==== Given data ====

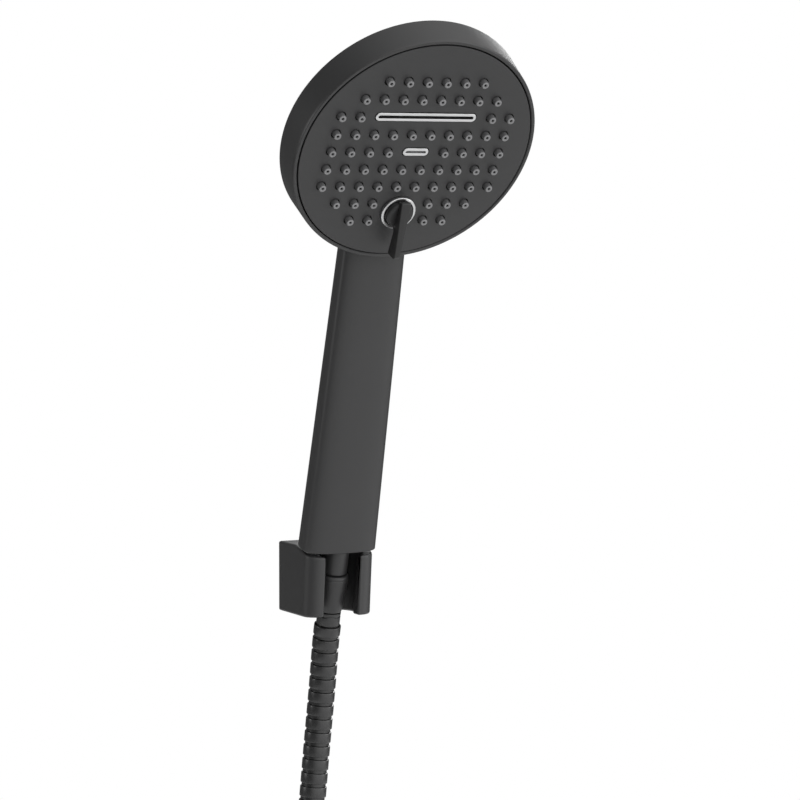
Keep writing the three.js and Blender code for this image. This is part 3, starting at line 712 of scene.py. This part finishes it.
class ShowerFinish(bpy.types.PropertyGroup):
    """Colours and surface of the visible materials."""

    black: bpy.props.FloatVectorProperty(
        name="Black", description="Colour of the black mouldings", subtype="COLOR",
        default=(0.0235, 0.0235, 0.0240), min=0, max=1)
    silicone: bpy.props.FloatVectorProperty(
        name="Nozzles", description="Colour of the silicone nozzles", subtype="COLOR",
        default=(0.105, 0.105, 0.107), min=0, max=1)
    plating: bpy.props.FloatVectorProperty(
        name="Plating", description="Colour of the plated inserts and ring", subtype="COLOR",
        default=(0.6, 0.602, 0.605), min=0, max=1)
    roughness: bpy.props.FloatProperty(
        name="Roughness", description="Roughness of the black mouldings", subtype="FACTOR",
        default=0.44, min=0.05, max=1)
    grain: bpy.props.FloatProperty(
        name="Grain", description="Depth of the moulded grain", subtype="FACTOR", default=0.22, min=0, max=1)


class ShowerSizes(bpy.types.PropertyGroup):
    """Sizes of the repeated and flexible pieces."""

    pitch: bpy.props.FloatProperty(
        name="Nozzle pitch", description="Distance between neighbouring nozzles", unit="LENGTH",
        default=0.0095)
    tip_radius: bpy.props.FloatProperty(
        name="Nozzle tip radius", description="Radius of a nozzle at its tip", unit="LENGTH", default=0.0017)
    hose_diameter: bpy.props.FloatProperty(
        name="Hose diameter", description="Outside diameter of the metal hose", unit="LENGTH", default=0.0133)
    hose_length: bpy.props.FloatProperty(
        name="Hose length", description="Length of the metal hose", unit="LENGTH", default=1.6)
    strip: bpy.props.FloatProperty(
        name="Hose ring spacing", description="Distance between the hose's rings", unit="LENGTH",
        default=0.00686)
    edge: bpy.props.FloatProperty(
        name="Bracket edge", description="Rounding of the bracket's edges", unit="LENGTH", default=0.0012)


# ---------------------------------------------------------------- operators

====

§ What to work on: Go through the material above line by line and copy it exactly.

§ Task response:
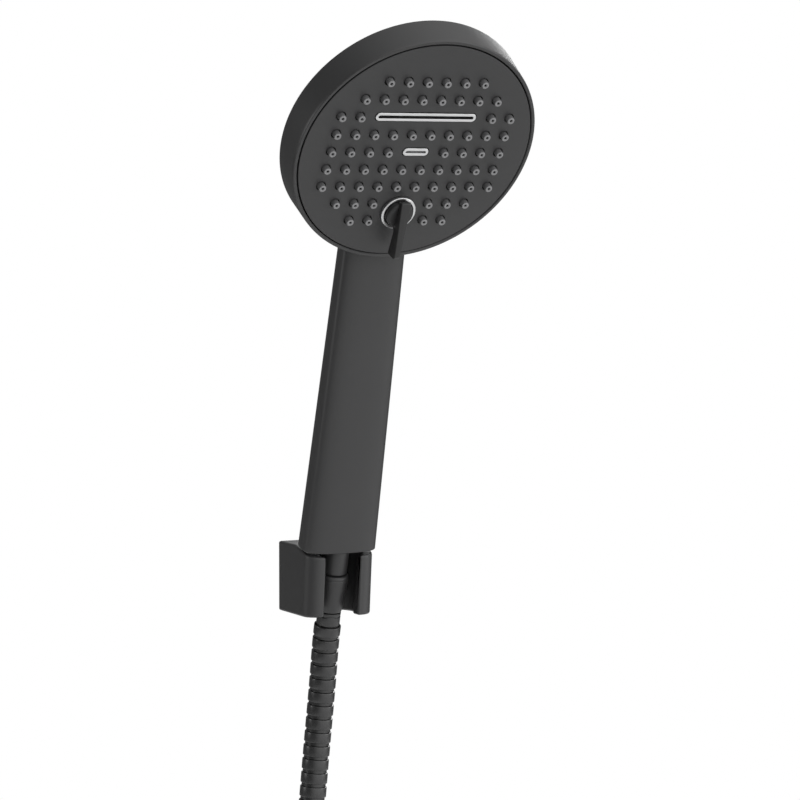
Keep writing the three.js and Blender code for this image. This is part 3, starting at line 712 of scene.py. This part finishes it.
class ShowerFinish(bpy.types.PropertyGroup):
    """Colours and surface of the visible materials."""

    black: bpy.props.FloatVectorProperty(
        name="Black", description="Colour of the black mouldings", subtype="COLOR",
        default=(0.0235, 0.0235, 0.0240), min=0, max=1)
    silicone: bpy.props.FloatVectorProperty(
        name="Nozzles", description="Colour of the silicone nozzles", subtype="COLOR",
        default=(0.105, 0.105, 0.107), min=0, max=1)
    plating: bpy.props.FloatVectorProperty(
        name="Plating", description="Colour of the plated inserts and ring", subtype="COLOR",
        default=(0.6, 0.602, 0.605), min=0, max=1)
    roughness: bpy.props.FloatProperty(
        name="Roughness", description="Roughness of the black mouldings", subtype="FACTOR",
        default=0.44, min=0.05, max=1)
    grain: bpy.props.FloatProperty(
        name="Grain", description="Depth of the moulded grain", subtype="FACTOR", default=0.22, min=0, max=1)


class ShowerSizes(bpy.types.PropertyGroup):
    """Sizes of the repeated and flexible pieces."""

    pitch: bpy.props.FloatProperty(
        name="Nozzle pitch", description="Distance between neighbouring nozzles", unit="LENGTH",
        default=0.0095)
    tip_radius: bpy.props.FloatProperty(
        name="Nozzle tip radius", description="Radius of a nozzle at its tip", unit="LENGTH", default=0.0017)
    hose_diameter: bpy.props.FloatProperty(
        name="Hose diameter", description="Outside diameter of the metal hose", unit="LENGTH", default=0.0133)
    hose_length: bpy.props.FloatProperty(
        name="Hose length", description="Length of the metal hose", unit="LENGTH", default=1.6)
    strip: bpy.props.FloatProperty(
        name="Hose ring spacing", description="Distance between the hose's rings", unit="LENGTH",
        default=0.00686)
    edge: bpy.props.FloatProperty(
        name="Bracket edge", description="Rounding of the bracket's edges", unit="LENGTH", default=0.0012)


# ---------------------------------------------------------------- operators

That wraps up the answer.